US spot ethanol prices rallied Sept. 13 on the looming strike, with Chicago Pipeline ethanol assessed by Platts at $2.659/gal, up 15.5 cents, while New York Harbor ethanol was assessed at $2.76/gal, up 16 cents. NYH prices have risen 30 cents since Sept. 8, and Chicago prices 25 cents, following a rise in prices for corn feedstocks. Corn futures have rallied as the US Department of Agriculture slashed its September estimated yield for US corn by 2.9 bushels/acre from its August projection.

OTC coal prices already are at record highs. Prompt-month CSX 12,500 Btu/lb rail coal finished at a record-high $205/st for the sixth straight session. Both Illinois Basin 11,500 Btu/lb fuels maintained their record highs, with the prompt-month coal finishing at $202.65/st and the prompt-quarter coal at $199.30/st.

"A rail strike would affect LNG through secondary impacts, primarily around the cost and availability of coal," said Ross Wyeno, lead analyst, Americas LNG, S&P Global Commodity Insights. "If coal fired generation were to be restricted, there would be a stronger call on natural gas by power generators, thereby raising the price of feedgas for LNG export facilities. However, given the exceptionally robust global pricing environment, Henry Hub natural gas prices would need to rise by another $30-$35/MMBtu to incentivize LNG shut-ins, which remains a highly unlikely scenario.
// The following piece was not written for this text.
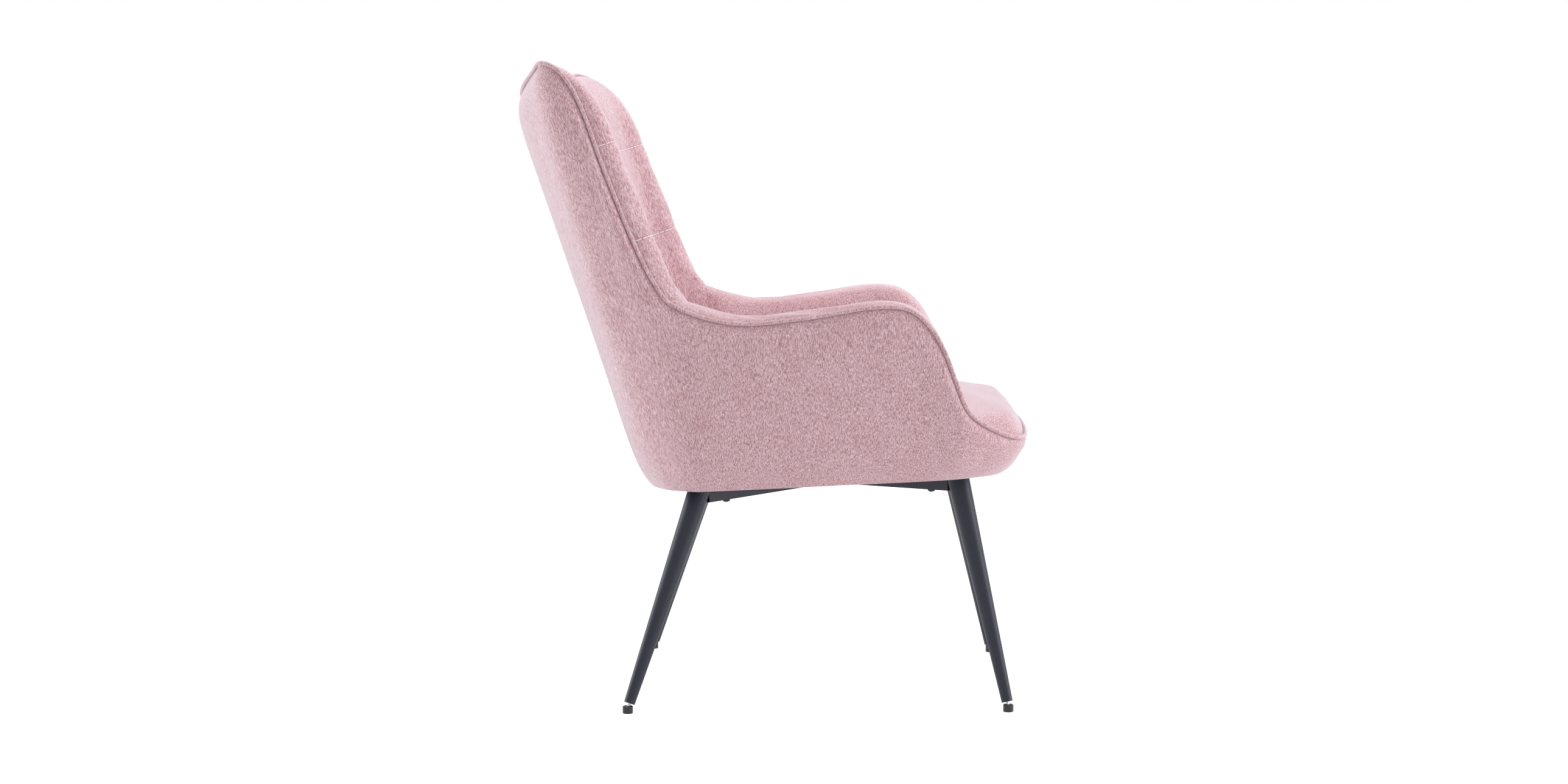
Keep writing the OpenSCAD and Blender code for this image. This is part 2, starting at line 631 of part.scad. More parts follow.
module cross_bar_long() {
    color(STEEL_BLACK) placed() difference() {
        on_rim() difference() {
            long_bar(0);
            bar_box(bar_end(1, -1), bar_end(-1, 1), -5, -5, bar_wall);
            bolt_holes();
        }
        leg_cone(1, -1, WELD_GAP, 0);
        leg_cone(-1, 1, WELD_GAP, 0);
    }
}
module short_bar(side, end) {
    p = bar_end(side, end);
    q = bar_end(-side, -end);
    half = (norm(q - p) - bar_w) / 2;
    color(STEEL_BLACK) placed() difference() {
        on_rim() difference() {
            bar_box(p, q, bar_start, norm(q - p) / 2, 0);
            bar_box(p, q, -5, norm(q - p) / 2 - bar_wall, bar_wall);
            long_bar(-WELD_GAP);
            bolt_holes();
        }
        leg_cone(side, end, WELD_GAP, 0);
    }
}
module cross_bar_short_front() short_bar(-1, -1);
module cross_bar_short_rear() short_bar(1, 1);

// ---- fasteners of the underframe ----

washer_t = 1.2;
bolt_head_h = 3.8;
nut_r = 3.9;
nut_len = 9;
nut_flange_r = 9.5;
nut_flange_t = 1.5;
module at_bolts() for (side = [-1, 1]) for (end = [-1, 1]) {
    p = bar_end(side, end);
    translate(p) rotate(heading(p, bar_end(-side, -end))) translate([bolt_from_leg, 0, 0])
        children();
}
module frame_washers() {
    color(STEEL_BLACK) placed() on_rim() at_bolts()
        translate([0, 0, frame_top - bar_h - WELD_GAP - washer_t]) difference() {
            cylinder(r = washer_r, h = washer_t);
            translate([0, 0, -1]) cylinder(r = bolt_r + 0.2, h = washer_t + 2);
        }
}
module frame_bolts() {
    under = frame_top - bar_h - 2 * WELD_GAP - washer_t;
    color(STEEL_BLACK) placed() on_rim() at_bolts() translate([0, 0, under]) difference() {
        union() {
            cylinder(r = bolt_r, h = board_top - 2 - under);
            rotate_extrude() polygon([[0, 0], [bolt_head_r, 0], [bolt_head_r, -1],
                [0.85 * bolt_head_r, -2.6], [0.55 * bolt_head_r, -bolt_head_h], [0, -bolt_head_h]]);
        }
        translate([0, 0, -bolt_head_h - 1]) cylinder(r = 0.38 * bolt_head_r, h = 3.2, $fn = 6);
    }
}
module tee_nuts() {
    color(ZINC) placed() on_rim() at_bolts() translate([0, 0, board_top]) difference() {
        union() {
            translate([0, 0, -nut_len]) cylinder(r = nut_r, h = nut_len - 0.05);
            translate([0, 0, -nut_flange_t - 0.05]) cylinder(r = nut_flange_r, h = nut_flange_t);
        }
        translate([0, 0, -nut_len - 1]) cylinder(r = bolt_r + 0.05, h = nut_len + 2);
    }
}

// ---- glides ----

plug_len = 24;
module leg_plug(side, end) {
    e = end_at(side, end);
    grow = (leg_r_top - leg_r_low) / (leg_run(side, end) - e);
    r = leg_r_low - leg_wall - WELD_GAP;
    on_leg(side, end) translate([0, 0, e]) difference() {
        cylinder(r1 = r, r2 = r + grow * plug_len, h = plug_len);
        translate([0, 0, -1]) cylinder(r = stud_r + BALL_FIT, h = plug_len + 2);
    }
}
module leg_plugs() {
    color(PLASTIC) placed() for (side = [-1, 1]) for (end = [-1, 1]) leg_plug(side, end);
}
module glide_stud(side, end) {
    e = end_at(side, end);
    color(ZINC) placed() on_leg(side, end) {
        sphere(r = ball_r);
        cylinder(r = neck_r, h = e + 1);
        translate([0, 0, e + 0.4]) cylinder(r = stud_r, h = stud_len);
    }
}
module glide_pad(side, end) {
    mouth = 1.74;
    color(PLASTIC) placed() translate([foot(side, end).x, foot(side, end).y, 0]) difference() {
        rotate_extrude() polygon([[0, 0], [pad_r - 1.4, 0], [pad_r - 0.4, 0.5], [pad_r, 1.6],
            [pad_r, pad_h - 0.8], [pad_r - 0.8, pad_h], [0, pad_h]]);
        translate([0, 0, ball_z]) sphere(r = ball_r + BALL_FIT);
        translate([0, 0, ball_z + mouth]) cylinder(r1 = 3.6, r2 = 4.7 + 0.31,
            h = pad_top_over_ball - mouth + 0.5);
    }
}
module glide_stud_front_left() glide_stud(1, -1);
module glide_stud_front_right() glide_stud(-1, -1);
module glide_stud_rear_left() glide_stud(1, 1);
module glide_stud_rear_right() glide_stud(-1, 1);
module glide_pad_front_left() glide_pad(1, -1);
module glide_pad_front_right() glide_pad(-1, -1);
module glide_pad_rear_left() glide_pad(1, 1);
module glide_pad_rear_right() glide_pad(-1, 1);

leg_front_left();
leg_front_right();
leg_rear_left();
leg_rear_right();
cross_bar_long();
cross_bar_short_front();
cross_bar_short_rear();
leg_plugs();
glide_stud_front_left();
glide_stud_front_right();
glide_stud_rear_left();
glide_stud_rear_right();
glide_pad_front_left();
glide_pad_front_right();
glide_pad_rear_left();
glide_pad_rear_right();
frame_bolts();
frame_washers();
tee_nuts();
dust_cover();
seat_board();
back_frame_tube();
arm_frame_tube_left();
arm_frame_tube_right();
frame_tabs();
tab_screws();
back_support_sheet();
seat_foam();
back_foam();
arm_foam_left();
arm_foam_right();
seat_cover();
back_cover_inner();
arm_cover_left();
arm_cover_right();
back_cover_outer();
side_cover_outer();
welt_back();
welt_front();
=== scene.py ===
import math

import bmesh
import bpy
import numpy as np
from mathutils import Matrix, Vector
from mathutils.kdtree import KDTree


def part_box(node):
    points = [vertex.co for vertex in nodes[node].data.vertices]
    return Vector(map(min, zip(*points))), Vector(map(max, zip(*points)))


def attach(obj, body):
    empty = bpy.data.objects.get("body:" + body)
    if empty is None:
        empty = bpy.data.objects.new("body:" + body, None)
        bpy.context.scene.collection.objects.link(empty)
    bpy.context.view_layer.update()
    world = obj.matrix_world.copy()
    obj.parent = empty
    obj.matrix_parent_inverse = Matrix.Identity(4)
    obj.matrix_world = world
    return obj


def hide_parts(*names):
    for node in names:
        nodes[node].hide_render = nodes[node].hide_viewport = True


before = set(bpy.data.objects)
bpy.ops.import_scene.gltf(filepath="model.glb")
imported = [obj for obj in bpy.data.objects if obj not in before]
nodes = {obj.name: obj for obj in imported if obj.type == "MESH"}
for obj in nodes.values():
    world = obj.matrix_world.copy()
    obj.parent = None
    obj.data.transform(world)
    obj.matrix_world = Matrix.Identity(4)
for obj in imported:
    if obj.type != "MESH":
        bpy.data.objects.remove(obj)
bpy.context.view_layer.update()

scene = bpy.context.scene
scene.view_settings.view_transform = "Standard"

# ---- Camera, floor and light ----
# The chair stands on a plain white floor and is seen from its right side, a
# little from above, through a long lens. Two tall soft lamps stand before and
# behind it and a wide one hangs over it.

pads = [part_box(name) for name in nodes if name.startswith("glide_pad")]
feet_y = (min(low.y for low, high in pads) + max(high.y for low, high in pads)) / 2

camera = bpy.data.objects.new("camera", bpy.data.cameras.new("camera"))
scene.collection.objects.link(camera)
scene.camera = camera
camera.data.sensor_width = 36
camera.data.lens = 66.11
camera.data.clip_end = 60
# it stands about 4.5 m from the chair's middle; its turn left and its fall are in radians
camera.location = (-4.46, feet_y - 0.037, 0.7955)
yaw, pitch = 0.0209, 0.0771
looking = Vector((math.cos(yaw) * math.cos(pitch), math.sin(yaw) * math.cos(pitch),
                  -math.sin(pitch)))
camera.rotation_euler = looking.to_track_quat("-Z", "Y").to_euler()


def linear(code):
    """An sRGB hex colour as linear light."""
    shares = [int(code[i:i + 2], 16) / 255 for i in (1, 3, 5)]
    shares = [c / 12.92 if c <= 0.04045 else ((c + 0.055) / 1.055) ** 2.4 for c in shares]
    return (*shares, 1.0)


def add(tree, kind, inputs=None, **settings):
    """A node of one kind with its settings; an input that is a socket is linked."""
    made = tree.nodes.new(kind)
    for name, value in settings.items():
        setattr(made, name, value)
    for name, value in (inputs or {}).items():
        socket = made.inputs[name]
        if isinstance(value, bpy.types.NodeSocket):
            tree.links.new(value, socket)
        else:
            socket.default_value = value
    return made


def material(name):
    """An empty node material and its tree."""
    made = bpy.data.materials.new(name)
    made.use_nodes = True
    made.node_tree.nodes.clear()
    return made, made.node_tree


def seen_directly(tree):
    """Is 1 where the camera sees a surface straight, in a reflection or through glass."""
    rays = add(tree, "ShaderNodeLightPath").outputs
    direct = add(tree, "ShaderNodeMath", {0: rays["Is Camera Ray"], 1: rays["Is Glossy Ray"]},
                 operation="MAXIMUM").outputs[0]
    return add(tree, "ShaderNodeMath", {0: direct, 1: rays["Is Transmission Ray"]},
               operation="MAXIMUM").outputs[0]


def lamp(name, place, aim, width, height, watts, colour="#ffffff"):
    """A soft rectangular lamp that faces a point."""
    light = bpy.data.lights.new(name, "AREA")
    light.shape = "RECTANGLE"
    light.size, light.size_y = width, height
    light.energy = watts
    light.color = linear(colour)[:3]
    made = bpy.data.objects.new(name, light)
    scene.collection.objects.link(made)
    made.location = place
    made.rotation_euler = (Vector(aim) - Vector(place)).to_track_quat("-Z", "Y").to_euler()


lamp("lamp_behind", (0.6, 2.8, 1.2), (0, 0.1, 0.6), 1.4, 2.2, 43, "#f3f7fb")
lamp("lamp_before", (-0.5, -2.8, 0.9), (0, -0.1, 0.5), 1.6, 1.8, 36, "#f8f9fc")
lamp("lamp_over", (0.2, -0.2, 2.9), (0, 0, 0.5), 2.6, 2.6, 37)

world = bpy.data.worlds.new("studio")
scene.world = world
world.use_nodes = True
world.node_tree.nodes.clear()
tree = world.node_tree
soft = add(tree, "ShaderNodeBackground", {"Color": linear("#ffffff"), "Strength": 0.77})
plain = add(tree, "ShaderNodeBackground", {"Color": linear("#ffffff"), "Strength": 1.0})
both = add(tree, "ShaderNodeMixShader",
           {0: seen_directly(tree), 1: soft.outputs[0], 2: plain.outputs[0]})
add(tree, "ShaderNodeOutputWorld", {"Surface": both.outputs[0]})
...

According to the RFA CEO Geoff Cooper, once storage tanks fill up at ethanol facilities, if it cannot be transported, the "only option is to throttle down or shut the plant down." The EIA expects ethanol production this year to average 1.01 million b/d, to meet projected demand of 910,000 b/d. US ethanol inventories were at 23.138 million barrels the week ended Sept. 2, 8% above the five-year average, EIA data showed.